§ Your instructions: Pull out every line containing the string "collection".

§ Available data:

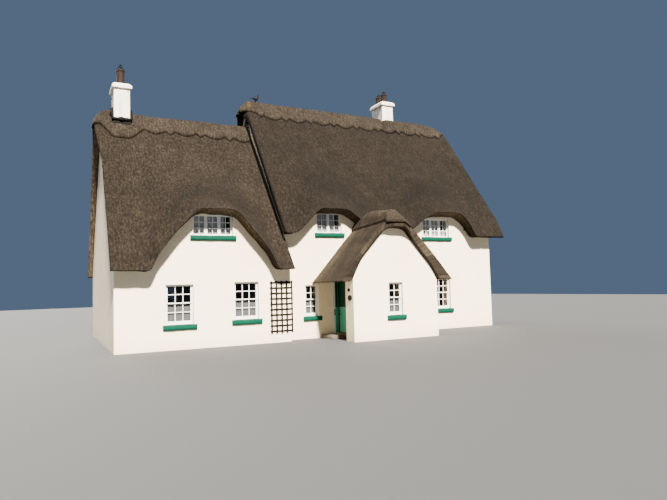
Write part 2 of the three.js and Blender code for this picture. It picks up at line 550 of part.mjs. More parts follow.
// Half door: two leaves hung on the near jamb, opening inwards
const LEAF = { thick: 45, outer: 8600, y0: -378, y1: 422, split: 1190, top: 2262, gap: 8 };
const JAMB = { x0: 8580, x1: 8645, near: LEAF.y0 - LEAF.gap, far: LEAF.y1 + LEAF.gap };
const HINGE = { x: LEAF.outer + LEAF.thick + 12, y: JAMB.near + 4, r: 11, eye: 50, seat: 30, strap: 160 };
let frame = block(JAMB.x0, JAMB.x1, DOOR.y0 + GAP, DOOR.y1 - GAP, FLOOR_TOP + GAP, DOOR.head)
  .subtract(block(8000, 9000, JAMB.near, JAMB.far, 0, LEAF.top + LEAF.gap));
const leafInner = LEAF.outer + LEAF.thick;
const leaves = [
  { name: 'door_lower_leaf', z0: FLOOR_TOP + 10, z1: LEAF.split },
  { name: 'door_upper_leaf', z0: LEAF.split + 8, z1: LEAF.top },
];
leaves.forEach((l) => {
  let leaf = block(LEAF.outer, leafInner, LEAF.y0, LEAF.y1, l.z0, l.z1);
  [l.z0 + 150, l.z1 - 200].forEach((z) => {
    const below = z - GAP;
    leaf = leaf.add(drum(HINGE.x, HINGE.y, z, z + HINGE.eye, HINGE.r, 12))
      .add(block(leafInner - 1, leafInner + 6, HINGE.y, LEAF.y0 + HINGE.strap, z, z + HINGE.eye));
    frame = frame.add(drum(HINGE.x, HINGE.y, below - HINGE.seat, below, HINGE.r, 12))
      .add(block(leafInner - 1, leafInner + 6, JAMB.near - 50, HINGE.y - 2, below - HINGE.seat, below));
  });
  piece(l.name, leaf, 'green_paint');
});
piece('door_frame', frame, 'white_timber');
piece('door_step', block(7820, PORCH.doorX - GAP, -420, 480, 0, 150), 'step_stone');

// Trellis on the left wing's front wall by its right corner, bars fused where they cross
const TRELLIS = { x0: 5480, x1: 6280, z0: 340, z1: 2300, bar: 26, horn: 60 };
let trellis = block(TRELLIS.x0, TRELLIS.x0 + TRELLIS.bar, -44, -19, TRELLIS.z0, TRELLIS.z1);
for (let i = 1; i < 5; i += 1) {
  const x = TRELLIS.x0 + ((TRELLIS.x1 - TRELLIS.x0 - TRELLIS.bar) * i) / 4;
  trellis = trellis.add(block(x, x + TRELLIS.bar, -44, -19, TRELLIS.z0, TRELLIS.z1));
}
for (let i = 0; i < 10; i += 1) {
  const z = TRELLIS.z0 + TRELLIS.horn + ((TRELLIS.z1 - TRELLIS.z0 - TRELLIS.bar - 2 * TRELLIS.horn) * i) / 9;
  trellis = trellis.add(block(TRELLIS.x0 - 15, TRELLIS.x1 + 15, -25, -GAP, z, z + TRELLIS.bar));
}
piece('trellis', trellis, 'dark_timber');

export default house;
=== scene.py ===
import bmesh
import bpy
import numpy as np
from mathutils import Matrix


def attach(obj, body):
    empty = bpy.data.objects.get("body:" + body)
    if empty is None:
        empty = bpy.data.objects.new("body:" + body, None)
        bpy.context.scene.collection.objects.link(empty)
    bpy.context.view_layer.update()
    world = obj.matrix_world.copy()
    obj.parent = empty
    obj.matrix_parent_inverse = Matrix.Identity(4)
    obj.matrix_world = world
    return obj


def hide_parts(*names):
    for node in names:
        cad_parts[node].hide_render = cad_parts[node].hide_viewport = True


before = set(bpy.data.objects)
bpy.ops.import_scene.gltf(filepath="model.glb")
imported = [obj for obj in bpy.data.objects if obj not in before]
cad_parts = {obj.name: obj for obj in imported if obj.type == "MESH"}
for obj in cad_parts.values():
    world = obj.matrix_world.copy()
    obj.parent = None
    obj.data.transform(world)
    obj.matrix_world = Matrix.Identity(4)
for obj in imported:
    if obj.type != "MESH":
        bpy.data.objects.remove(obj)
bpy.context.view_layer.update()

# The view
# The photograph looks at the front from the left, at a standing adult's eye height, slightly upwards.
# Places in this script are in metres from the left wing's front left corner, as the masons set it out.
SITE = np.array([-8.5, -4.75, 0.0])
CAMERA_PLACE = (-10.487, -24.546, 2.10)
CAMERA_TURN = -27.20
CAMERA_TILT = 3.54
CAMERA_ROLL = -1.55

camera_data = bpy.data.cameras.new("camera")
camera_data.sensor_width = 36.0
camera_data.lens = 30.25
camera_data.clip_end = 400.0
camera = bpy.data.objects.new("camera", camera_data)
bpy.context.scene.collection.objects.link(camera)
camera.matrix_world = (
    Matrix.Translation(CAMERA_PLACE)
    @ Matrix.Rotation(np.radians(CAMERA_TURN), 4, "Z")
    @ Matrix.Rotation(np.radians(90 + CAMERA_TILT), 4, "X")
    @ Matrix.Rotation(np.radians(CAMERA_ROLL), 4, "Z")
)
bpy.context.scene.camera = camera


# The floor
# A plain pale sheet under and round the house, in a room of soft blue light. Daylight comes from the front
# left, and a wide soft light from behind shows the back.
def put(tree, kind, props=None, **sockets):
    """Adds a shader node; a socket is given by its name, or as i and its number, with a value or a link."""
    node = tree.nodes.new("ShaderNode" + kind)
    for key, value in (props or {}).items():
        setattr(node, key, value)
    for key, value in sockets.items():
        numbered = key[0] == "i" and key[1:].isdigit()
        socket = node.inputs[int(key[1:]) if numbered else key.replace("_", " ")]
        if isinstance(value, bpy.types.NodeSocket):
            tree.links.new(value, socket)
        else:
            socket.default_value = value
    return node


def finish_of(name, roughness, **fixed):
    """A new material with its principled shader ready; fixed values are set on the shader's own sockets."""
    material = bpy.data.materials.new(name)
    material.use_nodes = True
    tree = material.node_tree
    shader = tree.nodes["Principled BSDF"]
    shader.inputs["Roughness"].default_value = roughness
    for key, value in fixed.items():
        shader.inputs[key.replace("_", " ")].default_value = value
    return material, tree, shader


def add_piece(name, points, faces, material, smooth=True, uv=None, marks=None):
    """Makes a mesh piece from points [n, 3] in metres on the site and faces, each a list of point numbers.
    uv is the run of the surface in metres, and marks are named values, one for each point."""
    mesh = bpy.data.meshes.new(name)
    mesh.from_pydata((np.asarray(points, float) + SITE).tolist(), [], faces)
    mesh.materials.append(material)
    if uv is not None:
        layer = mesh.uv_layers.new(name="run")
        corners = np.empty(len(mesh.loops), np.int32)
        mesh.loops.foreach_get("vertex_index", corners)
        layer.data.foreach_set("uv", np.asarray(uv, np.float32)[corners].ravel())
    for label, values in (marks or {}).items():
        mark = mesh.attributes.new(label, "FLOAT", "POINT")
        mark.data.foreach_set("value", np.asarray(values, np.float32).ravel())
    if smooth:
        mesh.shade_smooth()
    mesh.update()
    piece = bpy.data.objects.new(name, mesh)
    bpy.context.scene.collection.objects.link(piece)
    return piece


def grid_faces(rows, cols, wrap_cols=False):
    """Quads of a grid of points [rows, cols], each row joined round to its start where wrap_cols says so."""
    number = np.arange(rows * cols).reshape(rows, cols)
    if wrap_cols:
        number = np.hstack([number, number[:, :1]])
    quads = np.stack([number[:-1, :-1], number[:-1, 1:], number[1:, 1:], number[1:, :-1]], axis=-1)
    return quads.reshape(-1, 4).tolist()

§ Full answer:
        bpy.context.scene.collection.objects.link(empty)
bpy.context.scene.collection.objects.link(camera)
    bpy.context.scene.collection.objects.link(piece)